A mature observability model combines infrastructure monitoring, application telemetry, workflow audit trails, and security analytics. This supports both operational reliability engineering and fraud detection. For example, a sudden spike in after-hours vendor master updates combined with unusual API traffic and failed MFA prompts should trigger investigation immediately, not during month-end reconciliation.
Executives should also insist on service-level reporting that links technical health to business outcomes. Metrics such as vendor onboarding time, failed mobile sync rates, approval latency, backup success, and recovery drill performance provide a more useful view of platform maturity than generic uptime percentages alone.
Executive recommendations for construction cloud ERP security planning
First, treat vendor and field collaboration as a strategic extension of enterprise ERP, not as an add-on feature. That means funding identity architecture, integration governance, resilience engineering, and observability as core platform capabilities.

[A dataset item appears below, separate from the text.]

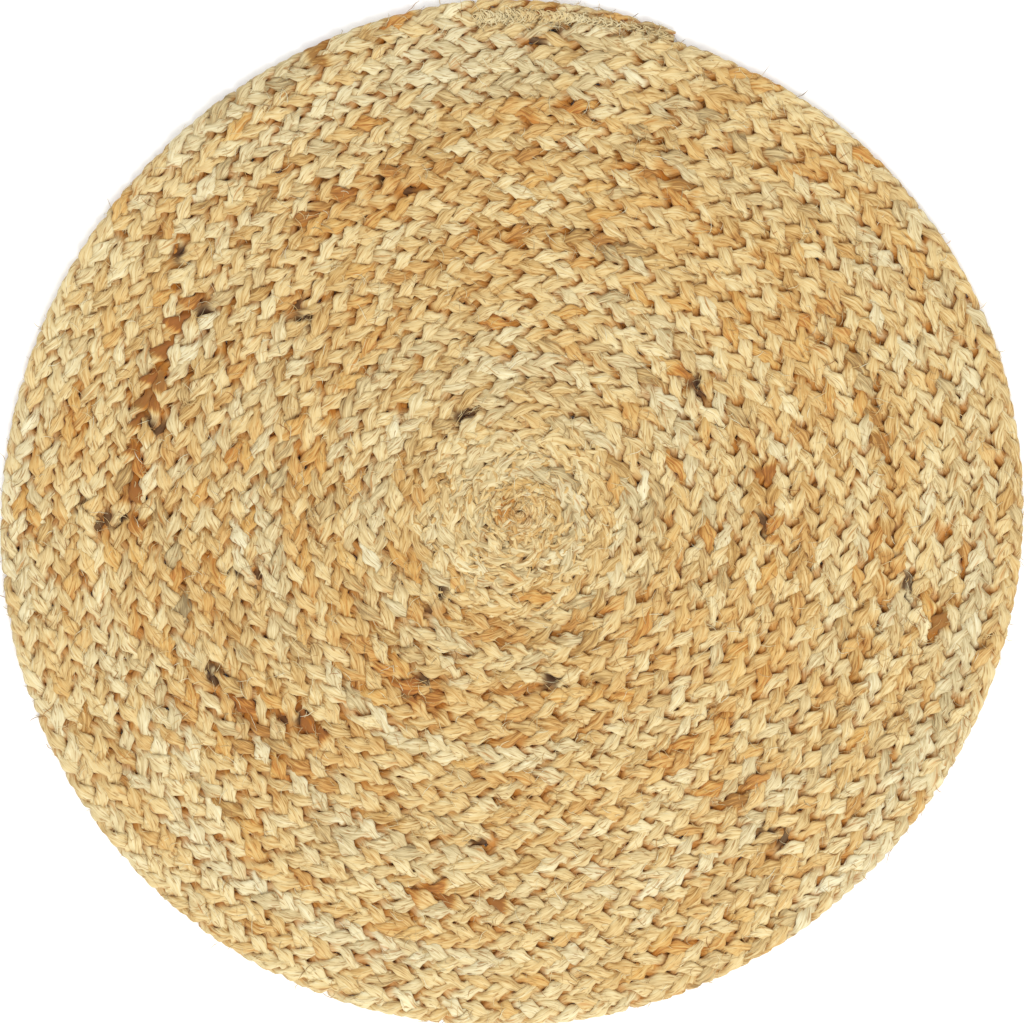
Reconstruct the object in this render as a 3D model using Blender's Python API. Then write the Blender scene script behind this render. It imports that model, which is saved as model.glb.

Second, align security policy with project delivery realities. Construction teams need fast access and mobile usability, but those requirements should be met through role-specific design, automation, and conditional controls rather than broad exceptions.
Third, modernize the operating model around platform engineering. Standardized environments, policy-as-code, automated recovery testing, and governed APIs create a more scalable and auditable foundation for growth, acquisitions, and multi-region expansion.
Finally, measure success in business terms. The right construction cloud ERP security strategy reduces fraud exposure, limits downtime, accelerates vendor onboarding, improves field productivity, and strengthens operational continuity across the full project lifecycle. That is the outcome enterprise leaders should expect from a modern cloud transformation strategy.